Public comments on the Interim Rule are summarized in Part IV of this preamble, above. We received no public comments that would alter our assessment of the collection of information impacts in the Interim Rule. We have adopted the assessment in the Interim Rule as final. See the “Collection of Information” section of the Interim Rule in the public docket for this rulemaking (USCG-2008-0007).
OMB has not yet completed its review of this collection request titled “Consumer Price Index Adjustments of Oil Pollution Act of 1990 Limits of Liability — Vessels and Deepwater Ports” (OMB CONTROL NUMBER: 1625-0046). Therefore, the Coast Guard will not enforce the information collection requirement at 33 CFR 138.85 triggered by this rulemaking until its information collection request is approved by OMB. We will publish a document in the Federal Register informing the public of OMB's decision to approve, modify, or disapprove the collection.
You are not required to respond to a collection of information unless it displays a currently valid OMB control number.
E. Federalism
A rule has implications for federalism under Executive Order 13132, Federalism, if it has a substantial direct effect on State or local governments and would either preempt State law or impose a substantial direct cost of compliance on them. We have analyzed this rule under that Order and have determined that it does not have implications for federalism.
F. Unfunded Mandates Reform Act
The Unfunded Mandates Reform Act of 1995 (2 U.S.C. 1531-1538) requires Federal agencies to assess the effects of their discretionary regulatory actions. In particular, the Act addresses actions that may result in the expenditure by a State, local, or tribal government, in the aggregate, or by the private sector of $100,000,000 (adjusted for inflation) or more in any one year. Though this rule will not result in such an expenditure, we do discuss the effects of this rule elsewhere in this preamble.
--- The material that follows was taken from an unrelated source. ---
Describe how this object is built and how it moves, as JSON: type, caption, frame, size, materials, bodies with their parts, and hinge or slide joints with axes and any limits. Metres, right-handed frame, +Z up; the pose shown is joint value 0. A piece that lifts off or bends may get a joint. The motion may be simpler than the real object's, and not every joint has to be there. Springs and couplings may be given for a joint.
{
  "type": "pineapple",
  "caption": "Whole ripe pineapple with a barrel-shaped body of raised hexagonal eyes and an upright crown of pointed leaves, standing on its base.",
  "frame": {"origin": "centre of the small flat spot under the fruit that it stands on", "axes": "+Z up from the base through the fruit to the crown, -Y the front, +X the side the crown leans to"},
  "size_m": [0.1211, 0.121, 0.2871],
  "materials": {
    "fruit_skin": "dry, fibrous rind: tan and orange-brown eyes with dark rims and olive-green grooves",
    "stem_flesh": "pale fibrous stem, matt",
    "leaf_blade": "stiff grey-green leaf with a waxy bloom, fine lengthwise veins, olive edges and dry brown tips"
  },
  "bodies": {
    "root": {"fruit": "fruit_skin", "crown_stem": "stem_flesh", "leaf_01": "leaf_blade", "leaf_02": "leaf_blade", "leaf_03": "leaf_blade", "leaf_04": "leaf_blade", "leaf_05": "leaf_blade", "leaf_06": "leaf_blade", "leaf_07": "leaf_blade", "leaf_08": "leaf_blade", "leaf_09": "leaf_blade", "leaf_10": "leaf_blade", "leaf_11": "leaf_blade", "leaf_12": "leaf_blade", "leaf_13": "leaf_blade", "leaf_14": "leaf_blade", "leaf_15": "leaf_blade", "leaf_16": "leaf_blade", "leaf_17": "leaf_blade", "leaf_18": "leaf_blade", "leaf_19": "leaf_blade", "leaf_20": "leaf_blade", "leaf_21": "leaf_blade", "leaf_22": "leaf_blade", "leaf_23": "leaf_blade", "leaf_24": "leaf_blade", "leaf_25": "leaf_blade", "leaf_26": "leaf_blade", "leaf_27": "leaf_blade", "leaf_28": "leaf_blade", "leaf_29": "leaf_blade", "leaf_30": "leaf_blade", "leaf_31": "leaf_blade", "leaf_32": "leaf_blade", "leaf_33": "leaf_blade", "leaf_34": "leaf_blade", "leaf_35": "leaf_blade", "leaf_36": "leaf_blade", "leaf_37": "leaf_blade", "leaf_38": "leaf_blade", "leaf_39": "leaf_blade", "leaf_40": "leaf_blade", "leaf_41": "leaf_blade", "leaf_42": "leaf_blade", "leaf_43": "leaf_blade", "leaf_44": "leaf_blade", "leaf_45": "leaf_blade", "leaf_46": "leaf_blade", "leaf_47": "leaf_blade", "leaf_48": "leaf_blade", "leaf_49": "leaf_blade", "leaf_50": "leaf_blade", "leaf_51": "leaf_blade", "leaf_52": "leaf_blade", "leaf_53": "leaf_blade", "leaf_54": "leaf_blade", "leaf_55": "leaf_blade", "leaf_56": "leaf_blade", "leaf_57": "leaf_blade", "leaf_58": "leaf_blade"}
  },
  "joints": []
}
G. Taking of Private Property
This rule will not effect a taking of private property or otherwise have taking implications under Executive Order 12630, Governmental Actions and Interference with Constitutionally Protected Property Rights.
H. Civil Justice Reform
This rule meets applicable standards in sections 3(a) and 3(b)(2) of Executive Order 12988, Civil Justice Reform, to minimize litigation, eliminate ambiguity, and reduce burden.
I. Protection of Children
We have analyzed this rule under Executive Order 13045, Protection of Children from Environmental Health Risks and Safety Risks. This rule is not an economically significant rule and does not create an environmental risk to health or risk to safety that may disproportionately affect children.
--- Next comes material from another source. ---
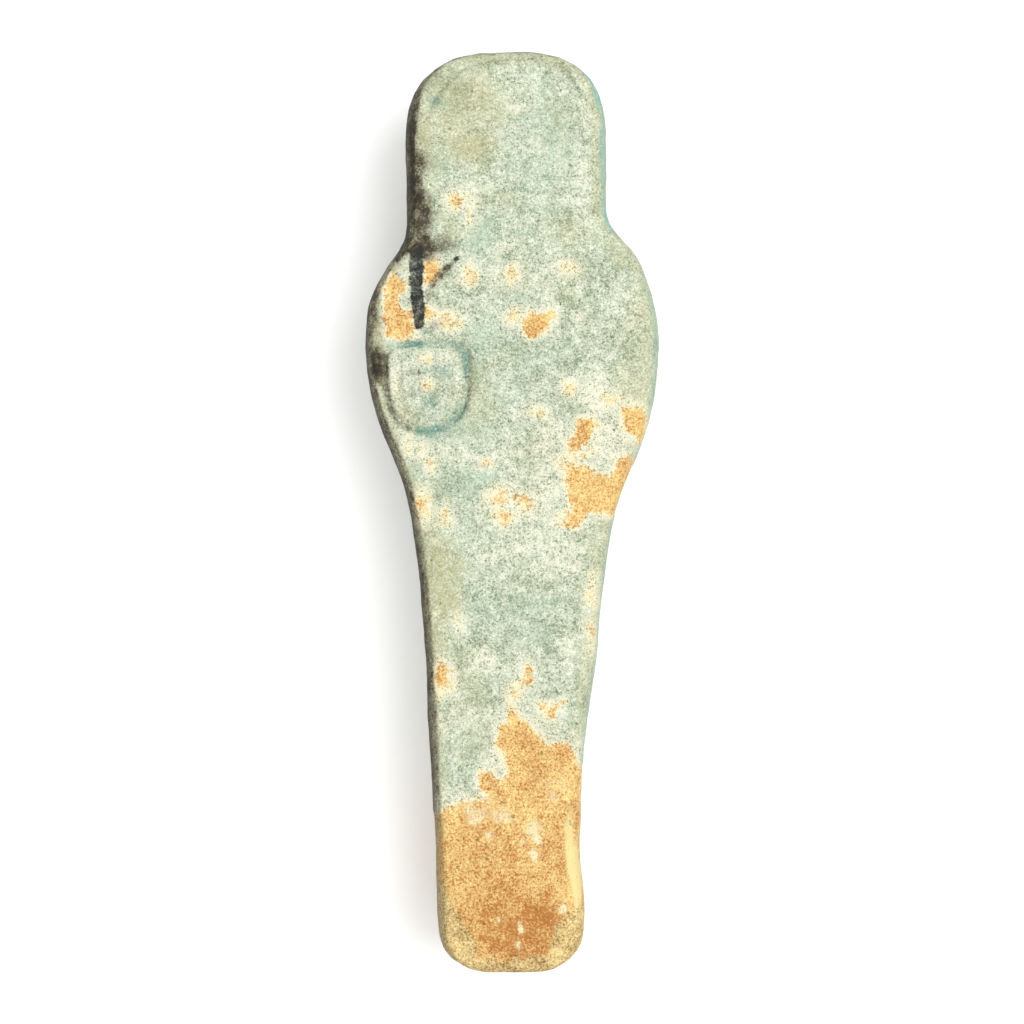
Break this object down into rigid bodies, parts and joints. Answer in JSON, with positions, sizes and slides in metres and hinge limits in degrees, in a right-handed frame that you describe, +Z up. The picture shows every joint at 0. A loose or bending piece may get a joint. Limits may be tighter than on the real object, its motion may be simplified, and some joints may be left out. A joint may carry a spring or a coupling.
{
  "type": "ushabti figurine",
  "caption": "Small moulded faience funerary figurine, mummiform with a long wig, crossed arms and a flat back with a seed bag in low relief.",
  "frame": {"origin": "under the middle of the figure's length and width, on the surface it lies on", "axes": "the figure lies on its front: +Y towards the crown of the head, +Z up out of its flat back, and -X towards its own left side, where the bag is"},
  "size_m": [0.032, 0.1, 0.0185],
  "materials": {
    "faience": "worn pale blue-green glaze, matt to satin, with bare buff patches"
  },
  "bodies": {
    "root": {"figurine": "faience"}
  },
  "joints": []
}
J. Indian Tribal Governments
This rule does not have tribal implications under Executive Order 13175, Consultation and Coordination with Indian Tribal Governments, because it does not have a substantial direct effect on one or more Indian tribes, on the relationship between the Federal Government and Indian tribes, or on the distribution of power and responsibilities between the Federal Government and Indian tribes.
K. Energy Effects
We have analyzed this rule under Executive Order 13211, Actions Concerning Regulations That Significantly Affect Energy Supply, Distribution, or Use. We have determined that it is not a “significant energy action” under that order because it is not a “significant regulatory action” under Executive Order 12866 and is not likely to have a significant adverse effect on the supply, distribution, or use of energy.
L. Technical Standards
The National Technology Transfer and Advancement Act (15 U.S.C. 272 note) directs agencies to use voluntary consensus standards in their regulatory activities unless the agency provides Congress, through the OMB, with an explanation of why using these standards would be inconsistent with applicable law or otherwise impractical. Voluntary consensus standards are technical standards (e.g., specifications of materials, performance, design, or operation; test methods; sampling procedures; and related management systems practices) that are developed or adopted by voluntary consensus standards bodies.
This rule does not use technical standards. Therefore, we did not consider the use of voluntary consensus standards.
M. Environment
We have analyzed this rule under Department of Homeland Security Management Directive 023-01 and Commandant Instruction M16475.lD, which guide the Coast Guard in complying with the National Environmental Policy Act of 1969 (42 U.S.C. 4321-4370f), and have concluded that this action is one of a category of actions which do not individually or cumulatively have a significant effect on the human environment. This rule is categorically excluded under section 2.B.2, figure 2-1, paragraph (34)(a) of the Instruction. An environmental analysis checklist and a categorical exclusion determination are available in the public docket for this rulemaking, where indicated above under ADDRESSES.
List of Subjects in 33 CFR Part 138
- Hazardous materials transportation
- Insurance
- Limits of liability
- Oil pollution
- Reporting and recordkeeping requirements
- Water pollution control
For the reasons discussed in the preamble, the interim rule amending 33 CFR part 138, published at 74 FR 31368 on July 1, 2009, is adopted as a final rule without change.
Dated: December 30, 2009.
William R. Grawe,
Acting Director, National Pollution Funds Center, United States Coast Guard.